Vers « l’absolue non-pesanteur » d’Henri Michaux — Marie Le Meur

Ce n’est pas l’enveloppe extérieure qui est réelle, mais l’essence des choses.
Constantin Brancusi

Le souffle s’engouffre au-delà des corps, d’un trait haut et glacé, l’entaille du ciel – vivifiante, est l’écriture inventée. Vidé de ses peaux mortes, réside le résiduel. La plume, l’air, le souffle, d’un trait – en mouvement. D’une écorchure, faire s’exorciser la langue. Comme une ombre portée, Marie Le Meur nous jette dans une approche sensible du langage d’Henri Michaux. Ici, point de lente promenade. On dévale la piste de traverse, où subsiste, collé sous le palais, l’élan – goût irréductible du vivant. Désir-démangeaison : celui d’inventer sa langue – d’un trait, aussi fugitif que la lame bleu du ciel et qu’on appelle parfois : pêcheur d’eau vive.

Vers « l’absolue non-pesanteur » d’Henri Michaux

Des lettres, des encres, des traits d’Henri Michaux : être à l’écoute du monde pour le signifier librement dans une pratique qui laisse s’exprimer l’inconnu, la surprise et la légèreté, le presque rien d’un être.

Vers l’absolue non-pesanteur.

Traverser les peaux mortes du visible

Les expérimentations d’Henri Michaux, qu᾿elles prennent racine dans ses lointains souvenirs d᾿enfance, convoqués notamment dans Saisir et à travers Les Commencements, ou dans les affres de la drogue, l᾿amène, comme l’enfant devant l’inconnu, à voir avec l’œil perçant et à considérer les formes du visible comme des peaux mortes.

« Refus des formes et refus des choses sont liés » selon la formule d’Henri Maldiney.

C’est un combat contre cette réalité a priori qui fait que nous considérons les choses comme des choses reconnues, et toujours déjà re-présentées, dans les images. Comment voir autrement, se dégager des présupposés de la mimèsis ? Comment accéder à l᾿« être vital » ?

Pas de contour.

Pas faire le tour.

Traverser !

La vie, la mouvementée, est dans ces traversées où pourtant on ne sait comment on se retrouve et comment on la retrouve.

Retrouver la danse originelle des êtres au-delà de la forme et de tout tissu conjonctif dont elle est bourrée, au-delà de cet immobile empaquetage qu᾿est leur peau.

Qu᾿est-ce qu᾿on regarde en plus de ce qu᾿on regarde, ou en moins, ou en travers ?1

Le regard de travers, ou en travers, en-deça de l’image, tient du rapport transitif au monde, une promesse d’un retour à une origine joyeuse.

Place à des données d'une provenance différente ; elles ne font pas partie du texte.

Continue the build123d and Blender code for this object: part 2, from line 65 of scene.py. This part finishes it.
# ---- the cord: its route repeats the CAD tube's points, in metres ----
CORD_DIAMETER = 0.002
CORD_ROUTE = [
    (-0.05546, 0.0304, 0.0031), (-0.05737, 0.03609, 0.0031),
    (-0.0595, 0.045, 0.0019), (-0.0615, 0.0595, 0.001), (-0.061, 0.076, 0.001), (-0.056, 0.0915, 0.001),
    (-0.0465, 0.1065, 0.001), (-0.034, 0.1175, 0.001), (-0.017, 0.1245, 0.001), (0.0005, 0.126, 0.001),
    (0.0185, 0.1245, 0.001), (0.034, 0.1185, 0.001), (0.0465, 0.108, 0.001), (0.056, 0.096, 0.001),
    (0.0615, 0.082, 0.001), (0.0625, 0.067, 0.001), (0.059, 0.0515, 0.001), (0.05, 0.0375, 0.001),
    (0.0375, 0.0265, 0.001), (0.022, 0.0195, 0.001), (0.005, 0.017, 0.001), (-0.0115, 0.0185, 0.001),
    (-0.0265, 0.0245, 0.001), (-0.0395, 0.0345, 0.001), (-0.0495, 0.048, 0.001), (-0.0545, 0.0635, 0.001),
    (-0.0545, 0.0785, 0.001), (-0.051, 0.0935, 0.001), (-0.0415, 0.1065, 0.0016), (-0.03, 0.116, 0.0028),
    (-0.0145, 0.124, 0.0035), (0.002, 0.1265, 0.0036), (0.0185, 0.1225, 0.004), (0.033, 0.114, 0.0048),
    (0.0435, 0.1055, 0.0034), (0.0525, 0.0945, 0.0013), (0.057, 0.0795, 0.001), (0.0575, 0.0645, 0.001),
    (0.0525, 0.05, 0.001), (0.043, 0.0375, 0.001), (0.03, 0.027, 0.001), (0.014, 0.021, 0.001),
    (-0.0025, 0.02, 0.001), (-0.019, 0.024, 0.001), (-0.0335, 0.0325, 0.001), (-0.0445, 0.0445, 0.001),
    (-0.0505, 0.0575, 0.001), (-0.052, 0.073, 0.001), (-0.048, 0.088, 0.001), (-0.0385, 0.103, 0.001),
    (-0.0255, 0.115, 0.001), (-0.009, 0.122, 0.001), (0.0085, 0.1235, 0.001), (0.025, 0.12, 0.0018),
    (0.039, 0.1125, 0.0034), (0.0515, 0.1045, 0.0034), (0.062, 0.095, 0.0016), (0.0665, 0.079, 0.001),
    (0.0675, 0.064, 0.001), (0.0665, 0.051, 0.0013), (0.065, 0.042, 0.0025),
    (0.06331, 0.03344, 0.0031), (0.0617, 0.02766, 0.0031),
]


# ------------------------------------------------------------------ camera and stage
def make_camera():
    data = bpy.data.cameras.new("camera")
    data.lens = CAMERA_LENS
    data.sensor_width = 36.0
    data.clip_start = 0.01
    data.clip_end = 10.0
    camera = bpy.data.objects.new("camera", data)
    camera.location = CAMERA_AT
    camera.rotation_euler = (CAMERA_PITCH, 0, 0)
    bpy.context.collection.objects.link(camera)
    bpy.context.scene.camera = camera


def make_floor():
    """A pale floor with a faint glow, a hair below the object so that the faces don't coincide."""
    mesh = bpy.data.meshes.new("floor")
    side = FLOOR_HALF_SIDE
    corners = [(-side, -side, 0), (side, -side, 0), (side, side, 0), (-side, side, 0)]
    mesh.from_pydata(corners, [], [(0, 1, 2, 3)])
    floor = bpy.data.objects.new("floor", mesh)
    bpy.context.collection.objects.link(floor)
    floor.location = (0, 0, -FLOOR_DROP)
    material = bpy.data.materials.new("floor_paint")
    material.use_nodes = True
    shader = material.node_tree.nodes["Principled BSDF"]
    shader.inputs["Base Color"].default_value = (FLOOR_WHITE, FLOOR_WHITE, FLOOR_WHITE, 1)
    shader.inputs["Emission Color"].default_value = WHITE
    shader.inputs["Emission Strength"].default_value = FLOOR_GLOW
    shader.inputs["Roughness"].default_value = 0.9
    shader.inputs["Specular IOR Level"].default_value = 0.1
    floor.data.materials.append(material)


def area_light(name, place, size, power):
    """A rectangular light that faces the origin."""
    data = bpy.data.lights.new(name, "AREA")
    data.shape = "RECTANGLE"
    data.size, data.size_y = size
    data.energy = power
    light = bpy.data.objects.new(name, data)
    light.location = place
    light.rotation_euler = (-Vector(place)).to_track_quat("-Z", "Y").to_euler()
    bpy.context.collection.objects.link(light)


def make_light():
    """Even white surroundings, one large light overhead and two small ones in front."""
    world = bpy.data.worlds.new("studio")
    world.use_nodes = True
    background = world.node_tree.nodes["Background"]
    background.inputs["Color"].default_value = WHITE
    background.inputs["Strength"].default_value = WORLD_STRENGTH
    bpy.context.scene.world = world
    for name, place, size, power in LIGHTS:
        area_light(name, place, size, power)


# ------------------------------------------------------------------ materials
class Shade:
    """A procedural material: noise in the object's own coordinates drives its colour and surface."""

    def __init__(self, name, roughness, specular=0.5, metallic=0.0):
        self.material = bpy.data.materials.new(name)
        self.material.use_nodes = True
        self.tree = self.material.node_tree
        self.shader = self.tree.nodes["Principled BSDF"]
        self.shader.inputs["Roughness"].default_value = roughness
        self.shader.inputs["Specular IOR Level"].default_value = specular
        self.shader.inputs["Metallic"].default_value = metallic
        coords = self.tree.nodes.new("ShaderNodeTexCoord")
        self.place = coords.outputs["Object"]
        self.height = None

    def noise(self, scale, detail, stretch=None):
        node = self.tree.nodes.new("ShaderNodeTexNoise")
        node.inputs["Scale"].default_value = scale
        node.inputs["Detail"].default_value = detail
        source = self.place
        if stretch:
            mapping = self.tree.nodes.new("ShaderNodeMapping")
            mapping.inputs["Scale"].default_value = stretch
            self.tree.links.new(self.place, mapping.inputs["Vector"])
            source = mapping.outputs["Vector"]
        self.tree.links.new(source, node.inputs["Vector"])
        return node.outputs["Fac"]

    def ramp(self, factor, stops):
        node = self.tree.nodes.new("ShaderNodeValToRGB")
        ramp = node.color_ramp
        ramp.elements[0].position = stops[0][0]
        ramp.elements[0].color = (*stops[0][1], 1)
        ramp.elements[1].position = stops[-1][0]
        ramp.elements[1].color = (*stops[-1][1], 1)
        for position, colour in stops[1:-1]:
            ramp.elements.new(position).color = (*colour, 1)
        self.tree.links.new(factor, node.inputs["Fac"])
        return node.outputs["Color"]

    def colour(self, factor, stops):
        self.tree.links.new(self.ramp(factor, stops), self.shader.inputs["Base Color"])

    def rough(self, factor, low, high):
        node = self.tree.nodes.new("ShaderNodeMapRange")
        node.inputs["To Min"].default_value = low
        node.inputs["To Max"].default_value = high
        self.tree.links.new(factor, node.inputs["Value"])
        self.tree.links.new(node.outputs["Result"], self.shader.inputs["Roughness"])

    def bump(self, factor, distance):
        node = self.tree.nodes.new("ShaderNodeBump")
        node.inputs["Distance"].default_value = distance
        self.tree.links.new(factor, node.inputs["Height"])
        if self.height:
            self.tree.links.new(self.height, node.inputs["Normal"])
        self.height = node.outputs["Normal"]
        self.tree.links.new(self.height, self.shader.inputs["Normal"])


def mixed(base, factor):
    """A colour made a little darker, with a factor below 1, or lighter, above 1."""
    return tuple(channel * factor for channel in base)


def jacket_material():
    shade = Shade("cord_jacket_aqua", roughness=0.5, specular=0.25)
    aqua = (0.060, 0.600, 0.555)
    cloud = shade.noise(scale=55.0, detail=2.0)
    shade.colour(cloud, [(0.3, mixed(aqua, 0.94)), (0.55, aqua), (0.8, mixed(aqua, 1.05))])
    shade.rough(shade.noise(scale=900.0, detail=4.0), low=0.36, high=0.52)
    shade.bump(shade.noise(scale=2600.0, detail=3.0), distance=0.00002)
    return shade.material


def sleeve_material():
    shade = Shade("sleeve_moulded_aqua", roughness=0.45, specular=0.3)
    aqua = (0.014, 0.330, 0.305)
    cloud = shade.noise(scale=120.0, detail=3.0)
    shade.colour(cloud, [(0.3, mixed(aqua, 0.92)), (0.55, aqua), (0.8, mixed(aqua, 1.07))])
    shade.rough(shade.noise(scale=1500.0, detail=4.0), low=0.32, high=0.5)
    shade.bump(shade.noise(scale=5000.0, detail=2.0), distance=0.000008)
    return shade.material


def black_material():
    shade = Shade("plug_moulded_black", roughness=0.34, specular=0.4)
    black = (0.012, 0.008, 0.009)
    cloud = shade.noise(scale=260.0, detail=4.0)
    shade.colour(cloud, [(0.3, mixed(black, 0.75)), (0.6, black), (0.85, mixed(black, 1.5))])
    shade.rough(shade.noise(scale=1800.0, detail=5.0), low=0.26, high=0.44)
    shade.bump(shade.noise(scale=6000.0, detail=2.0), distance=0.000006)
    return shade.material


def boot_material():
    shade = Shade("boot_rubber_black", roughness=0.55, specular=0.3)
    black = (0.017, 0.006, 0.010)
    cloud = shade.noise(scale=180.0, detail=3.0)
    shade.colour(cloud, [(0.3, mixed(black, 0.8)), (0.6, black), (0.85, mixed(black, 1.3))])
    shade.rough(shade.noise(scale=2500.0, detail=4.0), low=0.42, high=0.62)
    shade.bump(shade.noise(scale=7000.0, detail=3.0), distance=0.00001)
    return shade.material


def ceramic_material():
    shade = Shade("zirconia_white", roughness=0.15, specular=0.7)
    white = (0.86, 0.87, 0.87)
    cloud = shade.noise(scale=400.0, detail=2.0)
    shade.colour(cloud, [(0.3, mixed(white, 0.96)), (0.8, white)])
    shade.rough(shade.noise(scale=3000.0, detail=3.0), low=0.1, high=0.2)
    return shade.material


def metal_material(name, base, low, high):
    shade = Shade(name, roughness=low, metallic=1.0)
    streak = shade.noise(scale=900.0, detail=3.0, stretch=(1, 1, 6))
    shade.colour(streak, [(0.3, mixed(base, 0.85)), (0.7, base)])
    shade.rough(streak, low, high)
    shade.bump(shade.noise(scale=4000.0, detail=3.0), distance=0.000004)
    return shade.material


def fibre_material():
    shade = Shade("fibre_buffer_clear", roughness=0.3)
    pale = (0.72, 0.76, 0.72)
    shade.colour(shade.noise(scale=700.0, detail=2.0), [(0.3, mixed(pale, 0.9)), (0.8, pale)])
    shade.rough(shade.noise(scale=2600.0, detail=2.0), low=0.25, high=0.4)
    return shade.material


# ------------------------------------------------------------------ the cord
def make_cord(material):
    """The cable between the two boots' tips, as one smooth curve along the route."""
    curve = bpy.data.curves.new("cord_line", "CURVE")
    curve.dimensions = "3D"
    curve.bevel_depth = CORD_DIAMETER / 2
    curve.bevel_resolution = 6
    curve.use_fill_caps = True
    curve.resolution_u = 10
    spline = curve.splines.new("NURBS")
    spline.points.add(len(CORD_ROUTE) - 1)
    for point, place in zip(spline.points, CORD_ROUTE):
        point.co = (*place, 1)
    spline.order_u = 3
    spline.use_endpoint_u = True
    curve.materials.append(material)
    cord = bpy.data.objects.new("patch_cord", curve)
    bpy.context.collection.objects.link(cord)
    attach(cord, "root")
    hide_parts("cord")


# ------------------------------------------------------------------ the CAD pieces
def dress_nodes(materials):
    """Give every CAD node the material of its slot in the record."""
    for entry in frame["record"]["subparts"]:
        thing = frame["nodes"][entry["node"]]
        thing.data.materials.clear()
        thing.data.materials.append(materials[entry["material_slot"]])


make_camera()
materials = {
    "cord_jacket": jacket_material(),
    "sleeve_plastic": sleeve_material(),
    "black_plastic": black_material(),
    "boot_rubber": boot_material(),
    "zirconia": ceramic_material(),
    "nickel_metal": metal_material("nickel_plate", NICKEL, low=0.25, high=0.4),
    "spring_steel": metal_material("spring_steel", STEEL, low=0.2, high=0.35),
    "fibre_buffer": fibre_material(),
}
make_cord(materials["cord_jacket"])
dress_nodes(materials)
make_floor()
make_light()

La découverte – ou plutôt les retrouvailles – de rencontres inédites avec la vie intense que la raison ou l’habitude n’ont pas cloisonné implique de penser l’espace de ce corps en mouvement. Si l᾿être ne doit pas se réduire à son enveloppe corporelle c’est que la vie dont Henri Michaux parle rappelle l᾿évocation de Merleau-Ponty puisqu᾿elle a bien, « au sens astronomique du mot, une atmosphère. »2 Il s᾿agit alors de « peindre l᾿homme en dehors de lui, peindre son espace. »3

Le regard de travers épouse peut-être cet espace mouvant entre espace du dedans et espace du dehors, formes échappées, toujours en métamorphoses, en exubérance. Dans un monde fluctuant, dansant, qui tend tantôt au liquide tantôt à l᾿éthéré, aucune forme ne peut enfermer la vie et son mouvement, au cœur du secret des êtres.

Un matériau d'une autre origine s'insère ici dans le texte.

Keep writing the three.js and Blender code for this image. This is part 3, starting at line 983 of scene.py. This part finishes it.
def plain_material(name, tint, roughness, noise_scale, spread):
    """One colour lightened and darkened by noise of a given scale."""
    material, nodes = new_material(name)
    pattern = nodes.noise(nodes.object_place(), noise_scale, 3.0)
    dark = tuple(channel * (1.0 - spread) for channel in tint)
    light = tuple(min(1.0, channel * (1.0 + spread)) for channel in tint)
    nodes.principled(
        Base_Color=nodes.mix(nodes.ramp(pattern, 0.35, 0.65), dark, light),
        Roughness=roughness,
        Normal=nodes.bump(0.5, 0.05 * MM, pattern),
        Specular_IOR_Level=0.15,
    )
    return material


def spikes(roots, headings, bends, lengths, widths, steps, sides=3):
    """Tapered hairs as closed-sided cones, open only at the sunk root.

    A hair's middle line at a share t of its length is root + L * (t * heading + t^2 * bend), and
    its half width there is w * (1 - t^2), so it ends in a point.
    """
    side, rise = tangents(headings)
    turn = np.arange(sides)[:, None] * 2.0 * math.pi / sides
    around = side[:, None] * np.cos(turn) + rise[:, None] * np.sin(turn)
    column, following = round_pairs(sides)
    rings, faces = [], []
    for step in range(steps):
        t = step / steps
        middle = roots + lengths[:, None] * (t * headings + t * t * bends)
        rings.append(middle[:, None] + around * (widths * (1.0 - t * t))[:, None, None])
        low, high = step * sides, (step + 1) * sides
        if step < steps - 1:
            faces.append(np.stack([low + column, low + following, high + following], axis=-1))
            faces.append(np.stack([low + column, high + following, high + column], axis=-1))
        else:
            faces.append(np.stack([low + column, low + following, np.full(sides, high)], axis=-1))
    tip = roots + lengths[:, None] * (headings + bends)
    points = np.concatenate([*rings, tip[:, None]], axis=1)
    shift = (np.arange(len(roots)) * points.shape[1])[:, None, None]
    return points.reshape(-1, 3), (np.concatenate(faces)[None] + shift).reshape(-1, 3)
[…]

Il y a là comme une réponse possible au vide constitutif de l’homme. Rappelons qu’Henri Michaux, dans le célèbre poème de Quito, déclare et titre : « Je suis né troué ».

Il souffle un vent terrible.

Ce n’est qu’un petit trou dans ma poitrine,

Mais il y souffle un vent terrible.

Face à la violence du vide, au danger de tourmente, d’éparpillement de l’être voire d’anéantissement : (re)trouver un rythme rassemblant dans un même mouvement les êtres qu’il porte.

Se désenliser du monde : ligne, vitesse et spontanéité

Henri Michaux ressent et exprime le besoin de se « désenliser » du monde, de devenir légèreté et vitesse, en réalisant, toujours par refus du carcan du visible, « un abrégé dynamique fait de lances, non de formes », abrégé que l’on pourrait simplement désigner par la ligne ou le trait. La ligne se propose comme le résultat de l᾿acte fondamental d᾿écrire, mais aussi comme vision du monde et ouverture à ce monde et à soi. C᾿est « par des traits » que Michaux tente de se dire à travers des « Parcours », ou encore de multiples « Aventures de lignes », hommage à Paul Klee et éloge de la ligne qui figure en préambule à l᾿ouvrage qu᾿il consacre au peintre.

Moi aussi, un jour, tard, adulte, il me vient une envie de dessiner, de participer au monde par des lignes.

Une ligne plutôt que des lignes.4

Ce travail de la ligne, car il est bien question d’un travail quotidien, de la peine, de la rigueur du dessinateur, amène Michaux à se recomposer. Par une ascèse du trait, il tente ainsi d᾿« échapper, échapper à la similitude, échapper à la parenté ». Se désenliser en dessinant, en écrivant, en traçant, c’est se libérer de ses propres traits, quitter l’héritage d’un corps limité et une hérédité étouffante. En devenant Plume, de son nom neuf, être d᾿écriture, véritablement il s’allège. La recherche d᾿une écriture de soi, à l᾿écoute de l᾿invisible de la perception, a valeur d᾿exorcisme.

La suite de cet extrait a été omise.